- [Job]: Scan the lines below; pull out those with "code".

- [Data for processing]:
____

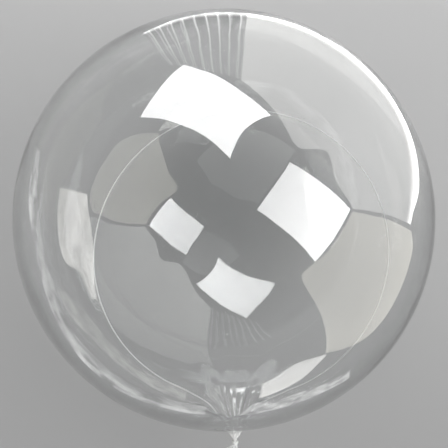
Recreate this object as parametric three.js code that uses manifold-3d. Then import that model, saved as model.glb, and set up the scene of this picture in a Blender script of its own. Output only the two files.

____

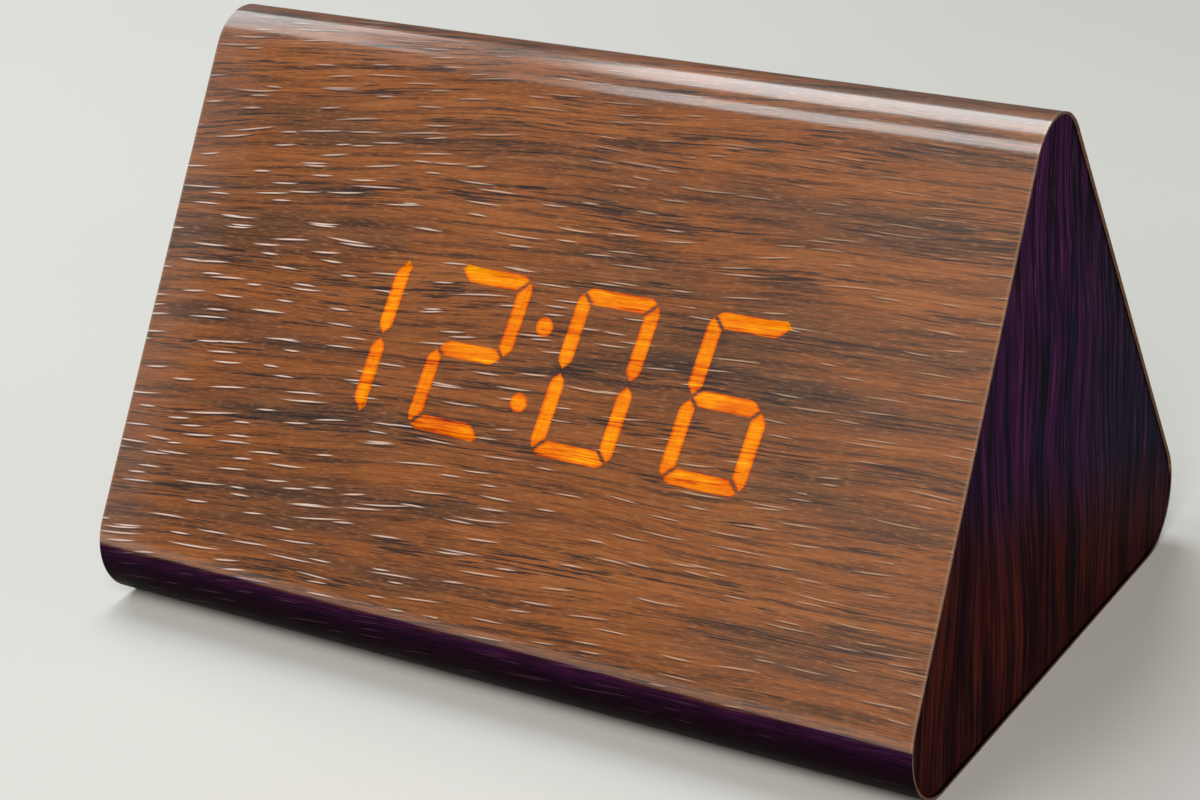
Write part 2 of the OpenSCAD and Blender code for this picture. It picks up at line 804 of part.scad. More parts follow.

____

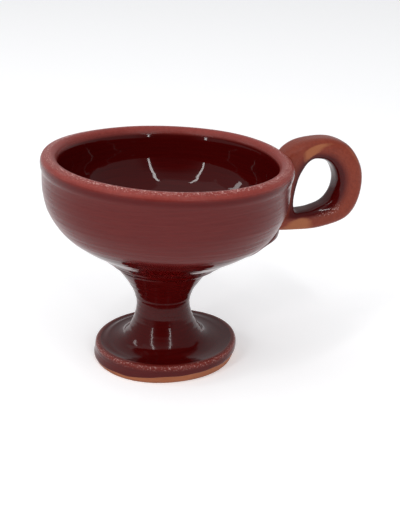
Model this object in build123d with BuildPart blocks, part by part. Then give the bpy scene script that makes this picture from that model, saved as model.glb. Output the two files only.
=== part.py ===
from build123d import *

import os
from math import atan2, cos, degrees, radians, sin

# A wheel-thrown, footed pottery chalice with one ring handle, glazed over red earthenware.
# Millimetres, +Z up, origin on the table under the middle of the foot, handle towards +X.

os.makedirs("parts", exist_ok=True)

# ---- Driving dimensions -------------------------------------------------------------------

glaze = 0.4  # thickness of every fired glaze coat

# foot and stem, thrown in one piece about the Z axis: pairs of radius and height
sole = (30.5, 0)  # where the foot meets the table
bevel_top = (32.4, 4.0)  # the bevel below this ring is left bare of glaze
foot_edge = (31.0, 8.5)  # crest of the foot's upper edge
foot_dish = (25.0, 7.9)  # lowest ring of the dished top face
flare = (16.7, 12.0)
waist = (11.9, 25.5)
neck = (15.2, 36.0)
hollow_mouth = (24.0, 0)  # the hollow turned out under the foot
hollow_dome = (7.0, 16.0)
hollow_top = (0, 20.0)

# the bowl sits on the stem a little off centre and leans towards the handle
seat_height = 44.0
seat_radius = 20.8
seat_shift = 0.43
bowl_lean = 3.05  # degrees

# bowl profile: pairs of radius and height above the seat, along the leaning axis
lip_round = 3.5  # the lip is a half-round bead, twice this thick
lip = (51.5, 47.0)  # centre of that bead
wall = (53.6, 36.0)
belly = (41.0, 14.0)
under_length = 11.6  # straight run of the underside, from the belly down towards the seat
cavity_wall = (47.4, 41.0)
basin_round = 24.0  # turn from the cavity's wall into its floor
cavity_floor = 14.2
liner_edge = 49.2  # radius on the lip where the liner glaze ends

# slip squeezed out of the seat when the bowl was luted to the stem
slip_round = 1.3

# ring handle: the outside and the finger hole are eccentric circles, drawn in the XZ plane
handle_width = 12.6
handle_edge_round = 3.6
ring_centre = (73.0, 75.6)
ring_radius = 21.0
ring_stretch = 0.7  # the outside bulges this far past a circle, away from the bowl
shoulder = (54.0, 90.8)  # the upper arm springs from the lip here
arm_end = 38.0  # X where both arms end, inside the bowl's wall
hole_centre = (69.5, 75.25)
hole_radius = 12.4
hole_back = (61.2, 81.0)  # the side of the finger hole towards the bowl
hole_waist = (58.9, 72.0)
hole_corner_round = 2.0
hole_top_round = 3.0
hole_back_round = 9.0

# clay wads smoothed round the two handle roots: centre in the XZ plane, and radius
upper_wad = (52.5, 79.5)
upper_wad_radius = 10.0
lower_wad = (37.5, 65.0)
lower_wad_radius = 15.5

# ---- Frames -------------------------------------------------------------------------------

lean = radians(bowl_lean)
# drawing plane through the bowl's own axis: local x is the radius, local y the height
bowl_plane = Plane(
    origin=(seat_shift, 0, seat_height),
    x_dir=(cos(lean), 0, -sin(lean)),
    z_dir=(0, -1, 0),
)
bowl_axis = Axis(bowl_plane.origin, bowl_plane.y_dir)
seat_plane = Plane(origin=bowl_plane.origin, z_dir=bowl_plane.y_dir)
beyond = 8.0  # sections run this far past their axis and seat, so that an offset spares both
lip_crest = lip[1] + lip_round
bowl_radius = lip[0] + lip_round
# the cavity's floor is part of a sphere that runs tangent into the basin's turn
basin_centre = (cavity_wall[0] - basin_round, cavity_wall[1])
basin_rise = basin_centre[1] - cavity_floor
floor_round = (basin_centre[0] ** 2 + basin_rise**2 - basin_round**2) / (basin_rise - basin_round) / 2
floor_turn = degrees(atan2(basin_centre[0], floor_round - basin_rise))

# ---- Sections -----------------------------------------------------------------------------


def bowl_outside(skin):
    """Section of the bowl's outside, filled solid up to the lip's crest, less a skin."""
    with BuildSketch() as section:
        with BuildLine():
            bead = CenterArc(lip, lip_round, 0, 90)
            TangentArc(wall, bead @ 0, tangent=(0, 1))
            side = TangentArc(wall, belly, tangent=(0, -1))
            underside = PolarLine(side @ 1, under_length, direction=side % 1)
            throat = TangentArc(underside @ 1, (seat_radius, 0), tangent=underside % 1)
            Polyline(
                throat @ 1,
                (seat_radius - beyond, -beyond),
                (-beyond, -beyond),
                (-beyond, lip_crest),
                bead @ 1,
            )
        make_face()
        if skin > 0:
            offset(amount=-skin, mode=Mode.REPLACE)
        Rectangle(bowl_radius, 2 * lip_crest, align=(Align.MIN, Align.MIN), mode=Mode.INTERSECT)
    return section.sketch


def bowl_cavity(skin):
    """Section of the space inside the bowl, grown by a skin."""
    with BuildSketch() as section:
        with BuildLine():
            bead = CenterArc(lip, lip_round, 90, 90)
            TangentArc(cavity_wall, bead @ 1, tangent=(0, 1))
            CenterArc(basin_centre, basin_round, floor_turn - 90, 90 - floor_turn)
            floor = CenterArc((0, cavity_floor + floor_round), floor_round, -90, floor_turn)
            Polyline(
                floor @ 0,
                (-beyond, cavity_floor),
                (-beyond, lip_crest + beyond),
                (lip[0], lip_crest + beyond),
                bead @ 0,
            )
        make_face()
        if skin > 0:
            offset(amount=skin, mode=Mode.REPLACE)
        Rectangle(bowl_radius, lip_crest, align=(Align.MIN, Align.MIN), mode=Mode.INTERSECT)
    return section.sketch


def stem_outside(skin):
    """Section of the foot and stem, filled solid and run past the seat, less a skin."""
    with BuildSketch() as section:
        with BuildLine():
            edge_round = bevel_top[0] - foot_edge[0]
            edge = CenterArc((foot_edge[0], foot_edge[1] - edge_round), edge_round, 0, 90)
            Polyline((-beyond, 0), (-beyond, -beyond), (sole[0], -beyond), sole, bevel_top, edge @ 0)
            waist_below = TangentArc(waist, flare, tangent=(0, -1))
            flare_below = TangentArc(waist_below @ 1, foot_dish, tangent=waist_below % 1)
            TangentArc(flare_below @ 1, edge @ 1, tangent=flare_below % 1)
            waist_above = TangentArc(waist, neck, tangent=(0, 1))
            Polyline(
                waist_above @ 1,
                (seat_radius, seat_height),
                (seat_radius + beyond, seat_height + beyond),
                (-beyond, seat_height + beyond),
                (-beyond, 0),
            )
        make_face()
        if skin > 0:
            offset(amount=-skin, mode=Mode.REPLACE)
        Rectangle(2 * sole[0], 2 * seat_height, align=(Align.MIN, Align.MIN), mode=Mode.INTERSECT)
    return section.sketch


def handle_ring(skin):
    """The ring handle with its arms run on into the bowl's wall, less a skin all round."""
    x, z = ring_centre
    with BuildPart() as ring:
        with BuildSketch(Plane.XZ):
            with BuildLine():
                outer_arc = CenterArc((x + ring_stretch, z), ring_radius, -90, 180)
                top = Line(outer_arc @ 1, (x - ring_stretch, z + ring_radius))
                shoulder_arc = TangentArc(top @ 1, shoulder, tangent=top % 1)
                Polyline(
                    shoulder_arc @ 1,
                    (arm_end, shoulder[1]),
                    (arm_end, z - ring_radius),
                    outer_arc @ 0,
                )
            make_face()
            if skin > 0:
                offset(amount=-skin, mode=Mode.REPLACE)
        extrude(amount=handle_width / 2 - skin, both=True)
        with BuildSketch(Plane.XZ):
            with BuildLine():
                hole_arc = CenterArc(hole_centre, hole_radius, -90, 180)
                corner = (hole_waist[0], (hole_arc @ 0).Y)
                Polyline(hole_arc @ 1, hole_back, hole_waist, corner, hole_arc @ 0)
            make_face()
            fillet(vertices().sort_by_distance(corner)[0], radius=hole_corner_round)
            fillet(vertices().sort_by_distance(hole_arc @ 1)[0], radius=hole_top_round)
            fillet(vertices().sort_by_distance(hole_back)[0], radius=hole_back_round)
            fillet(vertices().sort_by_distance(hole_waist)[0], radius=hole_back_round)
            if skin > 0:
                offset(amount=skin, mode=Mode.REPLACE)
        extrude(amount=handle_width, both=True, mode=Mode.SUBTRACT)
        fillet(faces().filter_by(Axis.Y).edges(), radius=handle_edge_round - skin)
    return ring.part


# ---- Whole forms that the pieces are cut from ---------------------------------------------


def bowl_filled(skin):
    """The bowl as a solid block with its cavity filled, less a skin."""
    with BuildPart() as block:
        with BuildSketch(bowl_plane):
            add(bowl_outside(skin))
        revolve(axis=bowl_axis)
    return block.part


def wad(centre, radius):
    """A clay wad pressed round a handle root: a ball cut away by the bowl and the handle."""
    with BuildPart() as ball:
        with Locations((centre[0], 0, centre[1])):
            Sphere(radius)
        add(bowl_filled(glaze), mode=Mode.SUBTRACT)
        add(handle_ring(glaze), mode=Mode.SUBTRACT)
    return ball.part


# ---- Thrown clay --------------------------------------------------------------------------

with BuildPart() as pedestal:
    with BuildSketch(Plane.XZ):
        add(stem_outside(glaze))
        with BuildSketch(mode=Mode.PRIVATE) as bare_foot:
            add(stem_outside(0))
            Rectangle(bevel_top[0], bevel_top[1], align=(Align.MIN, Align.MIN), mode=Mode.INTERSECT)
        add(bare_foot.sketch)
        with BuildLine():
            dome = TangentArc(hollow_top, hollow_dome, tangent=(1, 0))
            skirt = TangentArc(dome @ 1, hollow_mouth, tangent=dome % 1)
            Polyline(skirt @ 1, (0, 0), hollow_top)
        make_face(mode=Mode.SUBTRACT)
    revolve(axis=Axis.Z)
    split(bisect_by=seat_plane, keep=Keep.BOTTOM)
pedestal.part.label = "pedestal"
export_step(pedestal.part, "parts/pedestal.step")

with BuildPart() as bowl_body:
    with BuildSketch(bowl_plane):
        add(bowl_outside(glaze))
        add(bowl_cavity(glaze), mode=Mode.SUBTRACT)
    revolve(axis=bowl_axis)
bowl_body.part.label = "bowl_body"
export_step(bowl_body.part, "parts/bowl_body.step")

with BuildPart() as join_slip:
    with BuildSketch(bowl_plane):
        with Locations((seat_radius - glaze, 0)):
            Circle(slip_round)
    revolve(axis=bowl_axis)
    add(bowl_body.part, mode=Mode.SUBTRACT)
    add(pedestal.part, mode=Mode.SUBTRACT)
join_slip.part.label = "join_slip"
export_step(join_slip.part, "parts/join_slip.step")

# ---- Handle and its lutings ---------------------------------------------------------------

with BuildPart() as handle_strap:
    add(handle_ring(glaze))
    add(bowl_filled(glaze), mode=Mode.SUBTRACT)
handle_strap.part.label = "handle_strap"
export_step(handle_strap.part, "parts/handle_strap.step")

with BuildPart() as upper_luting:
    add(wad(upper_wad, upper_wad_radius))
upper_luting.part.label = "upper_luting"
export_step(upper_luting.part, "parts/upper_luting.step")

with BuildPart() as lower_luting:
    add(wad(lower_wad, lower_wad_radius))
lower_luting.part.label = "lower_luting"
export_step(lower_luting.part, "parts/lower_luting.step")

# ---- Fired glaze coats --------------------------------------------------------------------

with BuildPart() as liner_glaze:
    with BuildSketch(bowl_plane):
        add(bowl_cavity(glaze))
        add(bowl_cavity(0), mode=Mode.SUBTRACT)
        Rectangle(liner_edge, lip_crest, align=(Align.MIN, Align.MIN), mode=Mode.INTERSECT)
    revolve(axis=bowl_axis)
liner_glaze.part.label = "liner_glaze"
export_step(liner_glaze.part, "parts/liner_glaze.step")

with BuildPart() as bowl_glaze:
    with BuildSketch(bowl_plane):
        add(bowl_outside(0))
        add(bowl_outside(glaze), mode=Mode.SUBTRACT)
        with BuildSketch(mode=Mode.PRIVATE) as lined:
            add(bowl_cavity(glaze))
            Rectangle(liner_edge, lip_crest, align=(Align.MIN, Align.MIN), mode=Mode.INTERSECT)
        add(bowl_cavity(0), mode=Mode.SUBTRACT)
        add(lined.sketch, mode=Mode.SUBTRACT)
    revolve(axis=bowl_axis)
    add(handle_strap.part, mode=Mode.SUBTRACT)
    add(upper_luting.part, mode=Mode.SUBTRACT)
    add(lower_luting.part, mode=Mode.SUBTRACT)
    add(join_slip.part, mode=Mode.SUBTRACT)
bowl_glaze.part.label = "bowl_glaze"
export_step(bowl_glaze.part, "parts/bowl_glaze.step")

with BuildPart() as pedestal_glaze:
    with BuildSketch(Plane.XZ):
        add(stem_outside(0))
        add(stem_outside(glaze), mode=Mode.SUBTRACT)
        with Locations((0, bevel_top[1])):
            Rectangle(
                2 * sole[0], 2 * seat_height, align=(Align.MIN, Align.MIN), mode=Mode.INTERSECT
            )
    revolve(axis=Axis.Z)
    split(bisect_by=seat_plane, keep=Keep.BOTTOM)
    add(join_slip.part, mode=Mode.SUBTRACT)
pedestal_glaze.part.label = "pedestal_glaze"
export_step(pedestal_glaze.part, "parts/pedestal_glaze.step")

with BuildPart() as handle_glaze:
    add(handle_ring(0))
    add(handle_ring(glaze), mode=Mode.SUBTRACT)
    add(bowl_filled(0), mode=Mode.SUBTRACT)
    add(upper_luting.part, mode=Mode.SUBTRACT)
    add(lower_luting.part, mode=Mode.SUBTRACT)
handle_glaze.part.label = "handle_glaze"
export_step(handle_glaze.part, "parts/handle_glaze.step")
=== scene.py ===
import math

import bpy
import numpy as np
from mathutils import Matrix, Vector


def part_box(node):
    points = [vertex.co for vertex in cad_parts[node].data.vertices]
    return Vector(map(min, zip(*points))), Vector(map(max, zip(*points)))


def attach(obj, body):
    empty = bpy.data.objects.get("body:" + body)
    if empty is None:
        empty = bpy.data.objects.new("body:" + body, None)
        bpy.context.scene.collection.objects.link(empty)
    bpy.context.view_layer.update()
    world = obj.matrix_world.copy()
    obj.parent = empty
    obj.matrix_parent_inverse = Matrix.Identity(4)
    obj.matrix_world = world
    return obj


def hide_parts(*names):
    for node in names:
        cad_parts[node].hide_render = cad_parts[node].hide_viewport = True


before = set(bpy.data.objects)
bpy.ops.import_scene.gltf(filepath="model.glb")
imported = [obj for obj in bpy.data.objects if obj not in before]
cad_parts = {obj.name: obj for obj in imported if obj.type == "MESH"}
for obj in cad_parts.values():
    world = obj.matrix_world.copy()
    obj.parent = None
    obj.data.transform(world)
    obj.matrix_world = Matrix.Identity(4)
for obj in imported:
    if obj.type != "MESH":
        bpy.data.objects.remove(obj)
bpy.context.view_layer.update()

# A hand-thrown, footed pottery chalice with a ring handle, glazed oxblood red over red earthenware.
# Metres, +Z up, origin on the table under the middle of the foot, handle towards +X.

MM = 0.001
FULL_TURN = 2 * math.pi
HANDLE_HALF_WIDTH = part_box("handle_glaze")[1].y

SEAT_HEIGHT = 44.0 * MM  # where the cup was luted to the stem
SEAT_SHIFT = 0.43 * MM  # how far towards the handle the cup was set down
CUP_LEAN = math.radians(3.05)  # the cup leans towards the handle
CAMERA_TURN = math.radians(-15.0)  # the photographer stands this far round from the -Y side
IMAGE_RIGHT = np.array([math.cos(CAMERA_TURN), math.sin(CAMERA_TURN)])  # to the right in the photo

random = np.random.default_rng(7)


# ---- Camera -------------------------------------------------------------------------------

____

- [Solution to the problem]:
Recreate this object as parametric three.js code that uses manifold-3d. Then import that model, saved as model.glb, and set up the scene of this picture in a Blender script of its own. Output only the two files.
Write part 2 of the OpenSCAD and Blender code for this picture. It picks up at line 804 of part.scad. More parts follow.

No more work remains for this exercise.